◆ **Short problem**: Reproduce the listing verbatim.

◆ **Data shown**:
================================

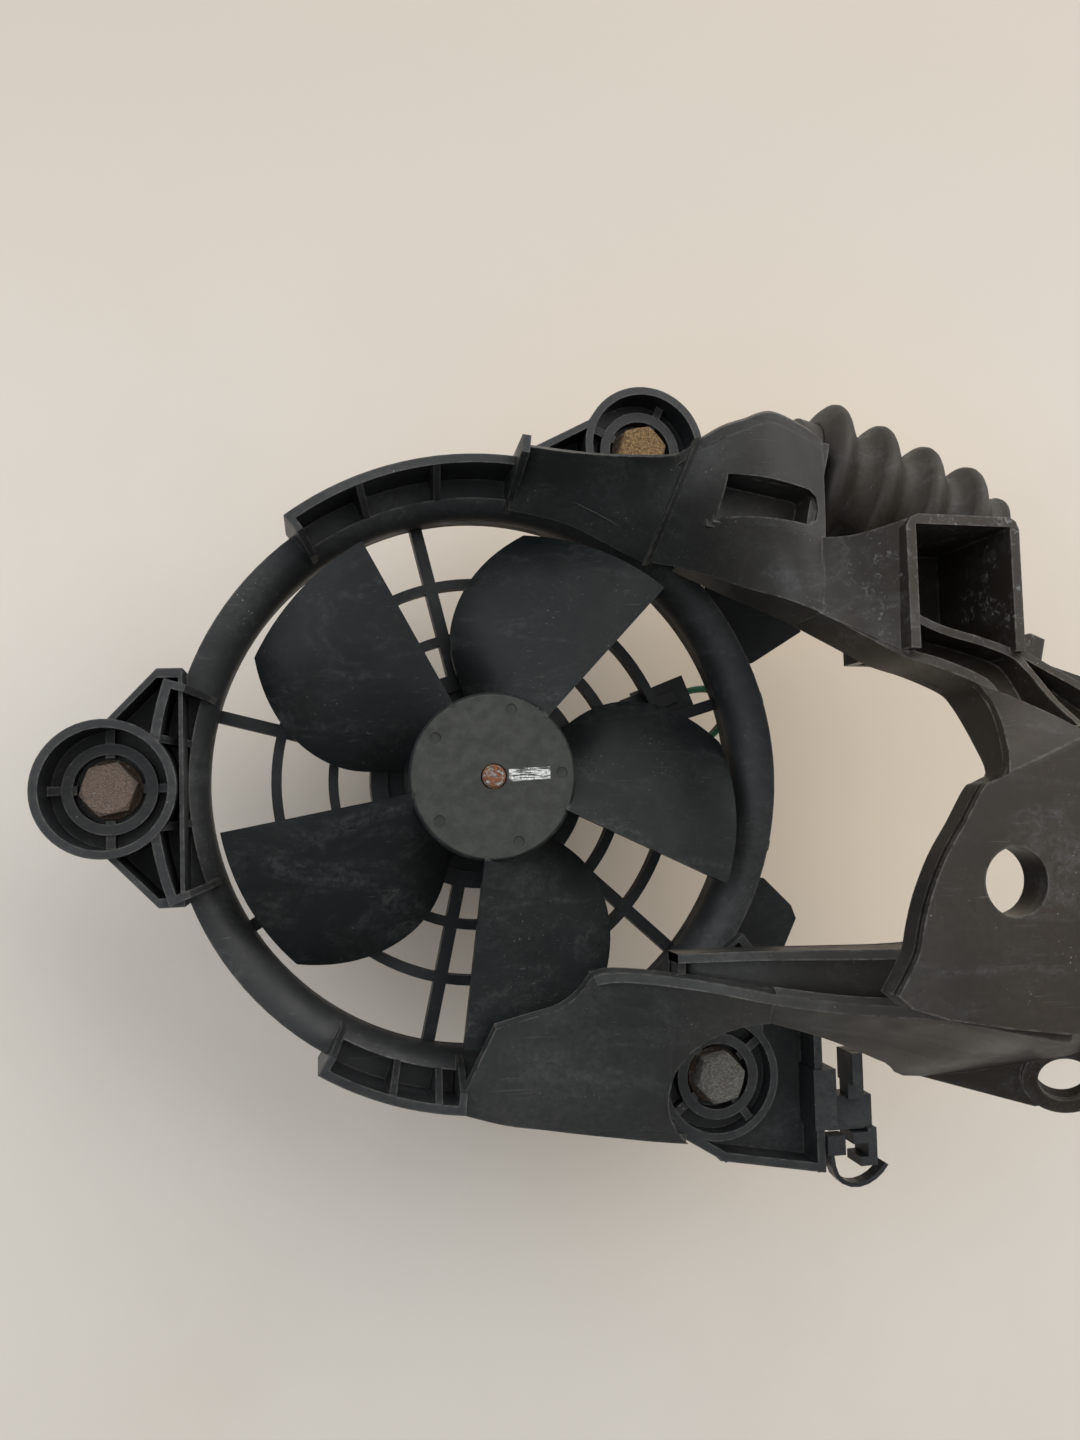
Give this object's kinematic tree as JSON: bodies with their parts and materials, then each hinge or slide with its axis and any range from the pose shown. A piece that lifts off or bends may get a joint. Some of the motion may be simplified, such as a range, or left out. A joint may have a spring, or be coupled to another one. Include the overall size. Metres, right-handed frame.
{
  "type": "radiator cooling fan",
  "caption": "Engine cooling fan for a small motor vehicle: swept-blade impeller on an electric motor, guard behind, moulded ring with bolt bosses and a bracket frame in front",
  "frame": {"origin": "on the fan axis, in the plane where the three mounting bosses seat", "axes": "+Z along the fan axis to the front, where the hub face and bolt heads are; +X to the head plate side; +Y to the side of the top boss"},
  "size_m": [0.2519, 0.2185, 0.148],
  "materials": {
    "ring_plastic": "moulded, dusty",
    "frame_plastic": "moulded, dusty",
    "impeller_plastic": "moulded",
    "guard_plastic": "moulded",
    "insert_brass": "machined",
    "shaft_steel": "rusty end",
    "can_paint": "black paint",
    "bush_bronze": "sintered",
    "cap_plastic": "moulded",
    "magnet_ferrite": "ferrite",
    "core_steel": "laminated",
    "winding_copper": "enamelled copper",
    "commutator_copper": "turned copper",
    "brush_carbon": "pressed carbon",
    "holder_brass": "folded sheet",
    "spring_steel": "wire",
    "screw_steel": "zinc plated",
    "collar_steel": "zinc plated",
    "washer_steel": "stained",
    "bolt_rust": "rusty",
    "boot_rubber": "rubber",
    "plug_plastic": "moulded",
    "terminal_brass": "pressed",
    "wire_green": "insulation",
    "wire_brown": "insulation",
    "grommet_rubber": "rubber",
    "clip_plastic": "moulded",
    "tie_nylon": "nylon"
  },
  "bodies": {
    "housing": {"shroud_ring": "ring_plastic", "bracket_frame": "frame_plastic", "fan_guard": "guard_plastic", "motor_can": "can_paint", "front_bush": "bush_bronze", "rear_bush": "bush_bronze", "motor_end_cap": "cap_plastic", "magnets": "magnet_ferrite", "brushes": "brush_carbon", "brush_holders": "holder_brass", "brush_springs": "spring_steel", "motor_screws": "screw_steel", "boss_collars": "collar_steel", "boss_washers": "washer_steel", "mounting_bolts": "bolt_rust", "bellows_boot": "boot_rubber", "connector_housing": "plug_plastic", "connector_terminals": "terminal_brass", "lead_green": "wire_green", "lead_brown": "wire_brown", "lead_grommet": "grommet_rubber", "harness_clip": "clip_plastic", "cable_tie": "tie_nylon"},
    "rotor": {"impeller": "impeller_plastic", "hub_insert": "insert_brass", "motor_shaft": "shaft_steel", "armature_core": "core_steel", "armature_windings": "winding_copper", "commutator": "commutator_copper"}
  },
  "joints": [
    {"name": "fan_spin", "type": "hinge", "parent": "housing", "child": "rotor", "pos_m": [0, 0, 0], "axis": [0, 0, 1], "continuous": true}
  ]
}
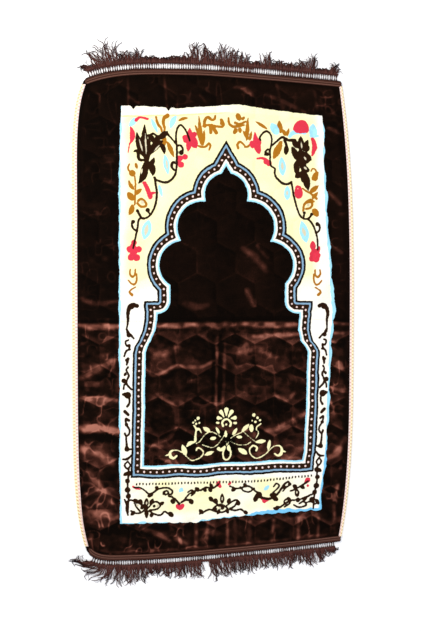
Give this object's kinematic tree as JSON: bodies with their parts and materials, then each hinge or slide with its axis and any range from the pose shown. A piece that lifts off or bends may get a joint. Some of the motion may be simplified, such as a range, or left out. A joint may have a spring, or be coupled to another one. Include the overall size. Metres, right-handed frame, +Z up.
{
  "type": "prayer rug",
  "caption": "Quilted velvet prayer rug lying flat, with a printed arch panel, overlocked side edges and a braid heading and strand fringe at each end.",
  "frame": {"origin": "on the surface the rug lies on, under the middle of the whole rug's box, fringes included", "axes": "+Z up out of the pile, +Y along the rug's length towards the arch's point, +X across it to the right"},
  "size_m": [0.689, 1.3208, 0.0094],
  "materials": {
    "velvet": "dark brown printed velvet, quilted",
    "overlock_thread": "cream and gold overlock thread",
    "braid_tape": "ribbed reddish brown braid tape",
    "fringe_yarn": "dark plum brown fringe yarn"
  },
  "bodies": {
    "root": {"rug_pad": "velvet", "side_binding_left": "overlock_thread", "side_binding_right": "overlock_thread", "heading_top": "braid_tape", "heading_bottom": "braid_tape", "fringe_top": "fringe_yarn", "fringe_bottom": "fringe_yarn"}
  },
  "joints": []
}
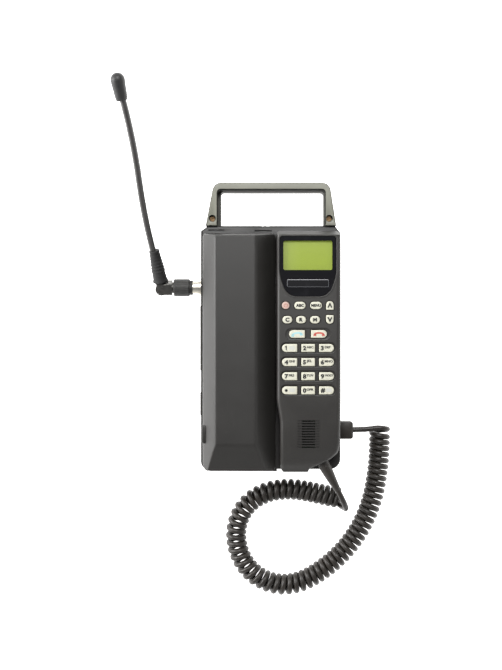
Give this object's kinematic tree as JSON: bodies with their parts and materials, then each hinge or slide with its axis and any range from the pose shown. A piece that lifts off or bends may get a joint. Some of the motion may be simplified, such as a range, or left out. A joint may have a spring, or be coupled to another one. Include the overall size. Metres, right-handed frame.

================================

◆ **Answer to this task**:
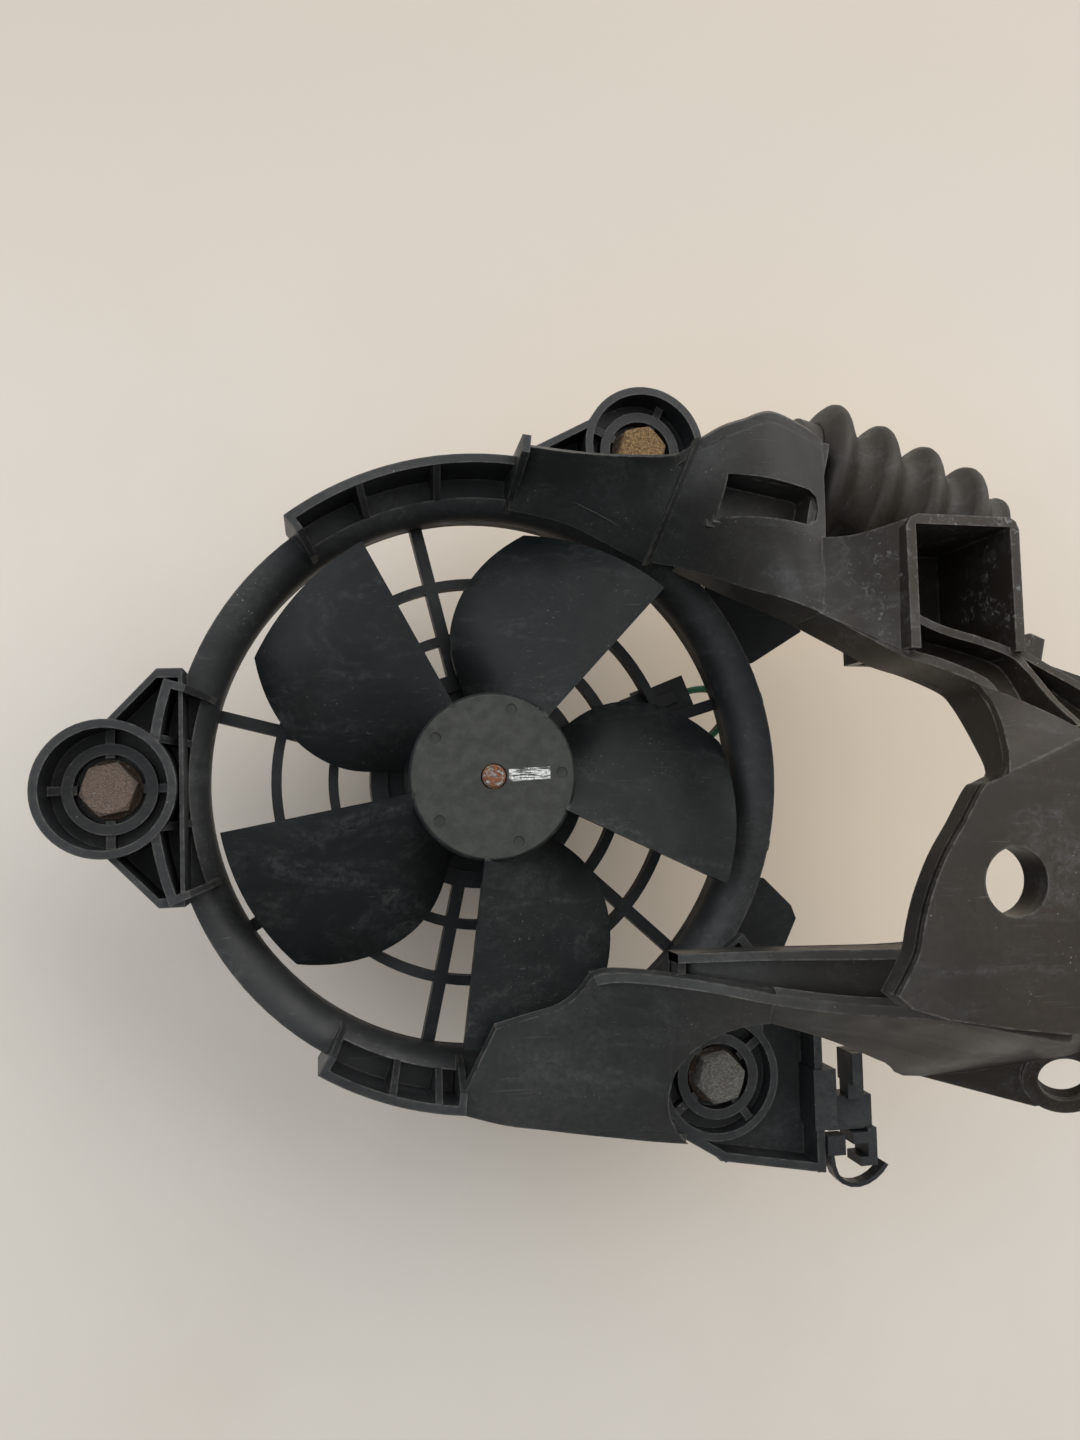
Give this object's kinematic tree as JSON: bodies with their parts and materials, then each hinge or slide with its axis and any range from the pose shown. A piece that lifts off or bends may get a joint. Some of the motion may be simplified, such as a range, or left out. A joint may have a spring, or be coupled to another one. Include the overall size. Metres, right-handed frame.
{
  "type": "radiator cooling fan",
  "caption": "Engine cooling fan for a small motor vehicle: swept-blade impeller on an electric motor, guard behind, moulded ring with bolt bosses and a bracket frame in front",
  "frame": {"origin": "on the fan axis, in the plane where the three mounting bosses seat", "axes": "+Z along the fan axis to the front, where the hub face and bolt heads are; +X to the head plate side; +Y to the side of the top boss"},
  "size_m": [0.2519, 0.2185, 0.148],
  "materials": {
    "ring_plastic": "moulded, dusty",
    "frame_plastic": "moulded, dusty",
    "impeller_plastic": "moulded",
    "guard_plastic": "moulded",
    "insert_brass": "machined",
    "shaft_steel": "rusty end",
    "can_paint": "black paint",
    "bush_bronze": "sintered",
    "cap_plastic": "moulded",
    "magnet_ferrite": "ferrite",
    "core_steel": "laminated",
    "winding_copper": "enamelled copper",
    "commutator_copper": "turned copper",
    "brush_carbon": "pressed carbon",
    "holder_brass": "folded sheet",
    "spring_steel": "wire",
    "screw_steel": "zinc plated",
    "collar_steel": "zinc plated",
    "washer_steel": "stained",
    "bolt_rust": "rusty",
    "boot_rubber": "rubber",
    "plug_plastic": "moulded",
    "terminal_brass": "pressed",
    "wire_green": "insulation",
    "wire_brown": "insulation",
    "grommet_rubber": "rubber",
    "clip_plastic": "moulded",
    "tie_nylon": "nylon"
  },
  "bodies": {
    "housing": {"shroud_ring": "ring_plastic", "bracket_frame": "frame_plastic", "fan_guard": "guard_plastic", "motor_can": "can_paint", "front_bush": "bush_bronze", "rear_bush": "bush_bronze", "motor_end_cap": "cap_plastic", "magnets": "magnet_ferrite", "brushes": "brush_carbon", "brush_holders": "holder_brass", "brush_springs": "spring_steel", "motor_screws": "screw_steel", "boss_collars": "collar_steel", "boss_washers": "washer_steel", "mounting_bolts": "bolt_rust", "bellows_boot": "boot_rubber", "connector_housing": "plug_plastic", "connector_terminals": "terminal_brass", "lead_green": "wire_green", "lead_brown": "wire_brown", "lead_grommet": "grommet_rubber", "harness_clip": "clip_plastic", "cable_tie": "tie_nylon"},
    "rotor": {"impeller": "impeller_plastic", "hub_insert": "insert_brass", "motor_shaft": "shaft_steel", "armature_core": "core_steel", "armature_windings": "winding_copper", "commutator": "commutator_copper"}
  },
  "joints": [
    {"name": "fan_spin", "type": "hinge", "parent": "housing", "child": "rotor", "pos_m": [0, 0, 0], "axis": [0, 0, 1], "continuous": true}
  ]
}
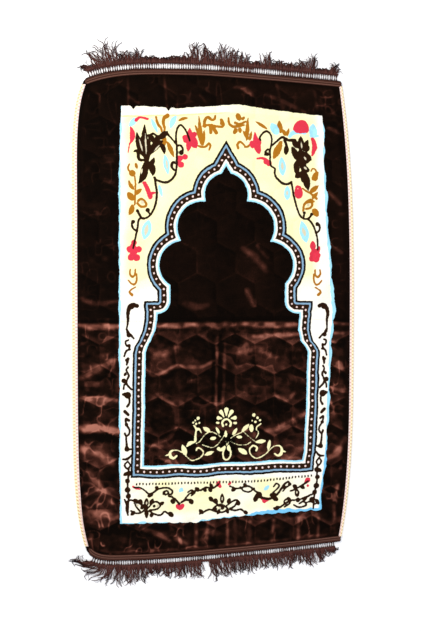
Give this object's kinematic tree as JSON: bodies with their parts and materials, then each hinge or slide with its axis and any range from the pose shown. A piece that lifts off or bends may get a joint. Some of the motion may be simplified, such as a range, or left out. A joint may have a spring, or be coupled to another one. Include the overall size. Metres, right-handed frame, +Z up.
{
  "type": "prayer rug",
  "caption": "Quilted velvet prayer rug lying flat, with a printed arch panel, overlocked side edges and a braid heading and strand fringe at each end.",
  "frame": {"origin": "on the surface the rug lies on, under the middle of the whole rug's box, fringes included", "axes": "+Z up out of the pile, +Y along the rug's length towards the arch's point, +X across it to the right"},
  "size_m": [0.689, 1.3208, 0.0094],
  "materials": {
    "velvet": "dark brown printed velvet, quilted",
    "overlock_thread": "cream and gold overlock thread",
    "braid_tape": "ribbed reddish brown braid tape",
    "fringe_yarn": "dark plum brown fringe yarn"
  },
  "bodies": {
    "root": {"rug_pad": "velvet", "side_binding_left": "overlock_thread", "side_binding_right": "overlock_thread", "heading_top": "braid_tape", "heading_bottom": "braid_tape", "fringe_top": "fringe_yarn", "fringe_bottom": "fringe_yarn"}
  },
  "joints": []
}
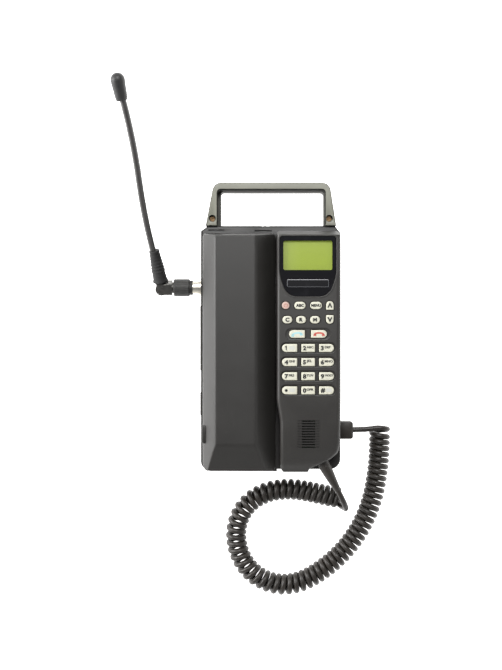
Give this object's kinematic tree as JSON: bodies with their parts and materials, then each hinge or slide with its axis and any range from the pose shown. A piece that lifts off or bends may get a joint. Some of the motion may be simplified, such as a range, or left out. A joint may have a spring, or be coupled to another one. Include the overall size. Metres, right-handed frame.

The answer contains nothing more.